*Short problem*: Output the material beneath exactly, leaving nothing out.

Rows from an object dataset
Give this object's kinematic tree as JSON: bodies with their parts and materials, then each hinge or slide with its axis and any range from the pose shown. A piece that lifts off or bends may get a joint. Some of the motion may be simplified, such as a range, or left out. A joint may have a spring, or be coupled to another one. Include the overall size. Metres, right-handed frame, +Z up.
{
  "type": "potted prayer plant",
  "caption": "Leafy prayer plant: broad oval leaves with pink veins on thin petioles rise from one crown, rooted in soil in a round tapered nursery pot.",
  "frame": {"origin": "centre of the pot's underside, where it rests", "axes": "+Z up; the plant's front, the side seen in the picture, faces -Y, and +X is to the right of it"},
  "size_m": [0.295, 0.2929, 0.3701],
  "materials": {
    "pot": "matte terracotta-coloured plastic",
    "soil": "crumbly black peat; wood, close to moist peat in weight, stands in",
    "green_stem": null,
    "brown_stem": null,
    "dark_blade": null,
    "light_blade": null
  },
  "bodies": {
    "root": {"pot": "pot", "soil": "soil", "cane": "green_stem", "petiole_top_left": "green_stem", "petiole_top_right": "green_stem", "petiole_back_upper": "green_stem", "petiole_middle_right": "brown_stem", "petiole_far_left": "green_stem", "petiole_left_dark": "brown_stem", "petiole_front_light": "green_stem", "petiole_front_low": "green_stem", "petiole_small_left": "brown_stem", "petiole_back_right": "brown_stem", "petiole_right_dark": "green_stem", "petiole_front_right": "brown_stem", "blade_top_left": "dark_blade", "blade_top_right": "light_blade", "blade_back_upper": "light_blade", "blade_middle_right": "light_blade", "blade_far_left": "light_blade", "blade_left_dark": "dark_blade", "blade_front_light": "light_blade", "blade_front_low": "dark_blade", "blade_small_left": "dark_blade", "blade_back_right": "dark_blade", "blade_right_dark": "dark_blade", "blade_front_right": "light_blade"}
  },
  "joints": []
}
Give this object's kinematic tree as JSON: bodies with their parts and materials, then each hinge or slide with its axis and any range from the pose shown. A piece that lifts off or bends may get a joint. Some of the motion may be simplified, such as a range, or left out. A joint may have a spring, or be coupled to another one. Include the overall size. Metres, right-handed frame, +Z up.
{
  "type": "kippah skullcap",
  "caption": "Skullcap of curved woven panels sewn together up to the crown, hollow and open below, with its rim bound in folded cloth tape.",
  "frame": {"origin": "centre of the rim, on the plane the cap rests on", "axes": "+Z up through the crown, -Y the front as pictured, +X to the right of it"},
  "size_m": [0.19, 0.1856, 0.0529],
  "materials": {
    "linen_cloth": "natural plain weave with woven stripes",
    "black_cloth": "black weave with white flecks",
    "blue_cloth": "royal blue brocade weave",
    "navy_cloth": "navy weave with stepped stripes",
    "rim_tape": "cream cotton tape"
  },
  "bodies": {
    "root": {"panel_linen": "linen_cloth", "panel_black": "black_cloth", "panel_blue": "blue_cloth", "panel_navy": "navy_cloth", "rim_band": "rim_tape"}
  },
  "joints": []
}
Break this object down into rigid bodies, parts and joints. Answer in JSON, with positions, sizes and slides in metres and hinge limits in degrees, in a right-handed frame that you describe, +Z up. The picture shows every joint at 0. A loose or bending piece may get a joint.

*Solution to the exercise*:
Give this object's kinematic tree as JSON: bodies with their parts and materials, then each hinge or slide with its axis and any range from the pose shown. A piece that lifts off or bends may get a joint. Some of the motion may be simplified, such as a range, or left out. A joint may have a spring, or be coupled to another one. Include the overall size. Metres, right-handed frame, +Z up.
{
  "type": "potted prayer plant",
  "caption": "Leafy prayer plant: broad oval leaves with pink veins on thin petioles rise from one crown, rooted in soil in a round tapered nursery pot.",
  "frame": {"origin": "centre of the pot's underside, where it rests", "axes": "+Z up; the plant's front, the side seen in the picture, faces -Y, and +X is to the right of it"},
  "size_m": [0.295, 0.2929, 0.3701],
  "materials": {
    "pot": "matte terracotta-coloured plastic",
    "soil": "crumbly black peat; wood, close to moist peat in weight, stands in",
    "green_stem": null,
    "brown_stem": null,
    "dark_blade": null,
    "light_blade": null
  },
  "bodies": {
    "root": {"pot": "pot", "soil": "soil", "cane": "green_stem", "petiole_top_left": "green_stem", "petiole_top_right": "green_stem", "petiole_back_upper": "green_stem", "petiole_middle_right": "brown_stem", "petiole_far_left": "green_stem", "petiole_left_dark": "brown_stem", "petiole_front_light": "green_stem", "petiole_front_low": "green_stem", "petiole_small_left": "brown_stem", "petiole_back_right": "brown_stem", "petiole_right_dark": "green_stem", "petiole_front_right": "brown_stem", "blade_top_left": "dark_blade", "blade_top_right": "light_blade", "blade_back_upper": "light_blade", "blade_middle_right": "light_blade", "blade_far_left": "light_blade", "blade_left_dark": "dark_blade", "blade_front_light": "light_blade", "blade_front_low": "dark_blade", "blade_small_left": "dark_blade", "blade_back_right": "dark_blade", "blade_right_dark": "dark_blade", "blade_front_right": "light_blade"}
  },
  "joints": []
}
Give this object's kinematic tree as JSON: bodies with their parts and materials, then each hinge or slide with its axis and any range from the pose shown. A piece that lifts off or bends may get a joint. Some of the motion may be simplified, such as a range, or left out. A joint may have a spring, or be coupled to another one. Include the overall size. Metres, right-handed frame, +Z up.
{
  "type": "kippah skullcap",
  "caption": "Skullcap of curved woven panels sewn together up to the crown, hollow and open below, with its rim bound in folded cloth tape.",
  "frame": {"origin": "centre of the rim, on the plane the cap rests on", "axes": "+Z up through the crown, -Y the front as pictured, +X to the right of it"},
  "size_m": [0.19, 0.1856, 0.0529],
  "materials": {
    "linen_cloth": "natural plain weave with woven stripes",
    "black_cloth": "black weave with white flecks",
    "blue_cloth": "royal blue brocade weave",
    "navy_cloth": "navy weave with stepped stripes",
    "rim_tape": "cream cotton tape"
  },
  "bodies": {
    "root": {"panel_linen": "linen_cloth", "panel_black": "black_cloth", "panel_blue": "blue_cloth", "panel_navy": "navy_cloth", "rim_band": "rim_tape"}
  },
  "joints": []
}
Break this object down into rigid bodies, parts and joints. Answer in JSON, with positions, sizes and slides in metres and hinge limits in degrees, in a right-handed frame that you describe, +Z up. The picture shows every joint at 0. A loose or bending piece may get a joint.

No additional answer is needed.